I think what we can say is that scrubbers or whatever solution we might end up with can be financed in a combination with borrowing money from agencies financing just the solution combined with different ways to free up cash for the equity part.

P
Petter Haugen
Equity Research Analyst

A quick follow-up then, because recently -- well, recently since Q2, the freight rate has improved while vessel values and vessel prices are quoted at more or less the stable prices. Where would you put a 5-year-old vessel now? And to what extent is there an interest in the secondhand market for vessels?

C
Christian Andersen
President

I think in general, you can say that there is hardly any interest for secondhand ships in this market. This market is so small. But for us or for anyone really, there is very few options for an outright sale of ships. There are a lot of appetite for different lease structures. And you can probably, as I think Dorian has shown, put any different age of ship into those structures and there are appetite of outright sale.

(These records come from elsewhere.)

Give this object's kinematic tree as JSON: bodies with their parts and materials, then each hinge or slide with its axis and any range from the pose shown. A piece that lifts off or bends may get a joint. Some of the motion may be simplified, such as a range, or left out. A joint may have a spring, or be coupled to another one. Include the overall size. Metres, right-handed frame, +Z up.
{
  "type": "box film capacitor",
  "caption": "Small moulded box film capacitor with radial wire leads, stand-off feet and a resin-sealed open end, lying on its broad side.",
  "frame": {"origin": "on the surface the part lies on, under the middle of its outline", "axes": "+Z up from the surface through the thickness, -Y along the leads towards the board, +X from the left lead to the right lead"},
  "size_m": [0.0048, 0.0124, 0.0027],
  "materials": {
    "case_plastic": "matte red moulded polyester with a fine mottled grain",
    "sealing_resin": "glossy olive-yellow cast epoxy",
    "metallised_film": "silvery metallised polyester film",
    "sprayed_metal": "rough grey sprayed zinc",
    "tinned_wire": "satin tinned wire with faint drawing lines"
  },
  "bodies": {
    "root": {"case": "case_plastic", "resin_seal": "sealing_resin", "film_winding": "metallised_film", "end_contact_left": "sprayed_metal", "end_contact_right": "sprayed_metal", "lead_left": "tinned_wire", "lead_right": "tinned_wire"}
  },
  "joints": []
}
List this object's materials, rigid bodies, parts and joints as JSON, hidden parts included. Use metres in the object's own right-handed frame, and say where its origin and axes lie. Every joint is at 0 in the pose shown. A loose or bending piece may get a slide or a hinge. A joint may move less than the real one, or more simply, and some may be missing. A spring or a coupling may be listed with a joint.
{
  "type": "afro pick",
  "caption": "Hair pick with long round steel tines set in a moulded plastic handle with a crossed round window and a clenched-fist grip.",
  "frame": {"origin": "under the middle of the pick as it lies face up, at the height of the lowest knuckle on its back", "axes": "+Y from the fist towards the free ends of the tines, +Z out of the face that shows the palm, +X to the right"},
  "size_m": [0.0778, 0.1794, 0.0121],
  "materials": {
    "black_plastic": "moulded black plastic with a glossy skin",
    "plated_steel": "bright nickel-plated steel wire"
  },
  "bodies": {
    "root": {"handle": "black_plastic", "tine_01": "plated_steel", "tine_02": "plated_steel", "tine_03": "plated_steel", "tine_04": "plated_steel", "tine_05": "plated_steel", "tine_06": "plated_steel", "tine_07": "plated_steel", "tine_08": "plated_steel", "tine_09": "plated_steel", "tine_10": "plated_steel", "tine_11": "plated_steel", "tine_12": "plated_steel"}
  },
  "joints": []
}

Secondhand sales in this market is extremely limited.

P
Petter Haugen
Equity Research Analyst

Just one final question in terms of your fixtures. You have a division between spot and COA and Middle East and U.S. Is this so that you predominantly lift from the COA portfolio from the U.S.? Or is that just a mix of everything?

C
Christian Andersen
President

It's a mix of everything. And the number of spot liftings in the U.S. is increasing a lot already this quarter. It has been the whole year. But it's increasing a lot now. And as I said, most of the available ships we have open for the remaining part of fourth quarter are positioned for loading in the U.S.

P
Petter Haugen
Equity Research Analyst

But your COA portfolio sources from both Middle East and the U.S.?

C
Christian Andersen
President

Yes.

W
Wilhelm Flinder
Analyst

Wilhelm Flinder from Pareto. One quick question on the Iranian volumes. There's 8 countries, I think, have received waivers to able to import on good volumes. How do you see this impacting the LPG space?

C
Christian Andersen
President

We are still trying to find out if they also are allowed to import LPG. And so far, we have not got that confirmed. But what our conclusion is that the sanctions on Iran is going to be softer than we expected some time ago. And it's going to take longer time to reinforce it. So we think there will be more export out of Iran. I think today, when you ask me today, I think there will be more export out of Iran than if you asked me 3, 4 weeks ago. So we do expect that there will be waivers for LPG as well. We saw that last time there were sanctions in Iran. There were waivers on LPG for quite a much longer time than for crude. So it's not unrealistic that, that will happen again. And I also think that we see a lot of political movements in both in Europe and in the Far East to question the U.S. sanctions. So I think that we will see that some countries and some companies will be able to lift the Iranian LPG tons even if there are U.S. sanctions in force.

P
Peder Carl Gram Simonsen
Chief Financial Officer

Any more questions from the audience? Okay, I think we'll go for the callers.

Operator

There are no questions in the phone queue at this time.

P
Peder Carl Gram Simonsen
Chief Financial Officer

Okay, then I'll thank you for coming to the presentation.

C
Christian Andersen
President

Thank you very much.

Operator

This will conclude today's conference call. Thank you all for your participation. You may now disconnect.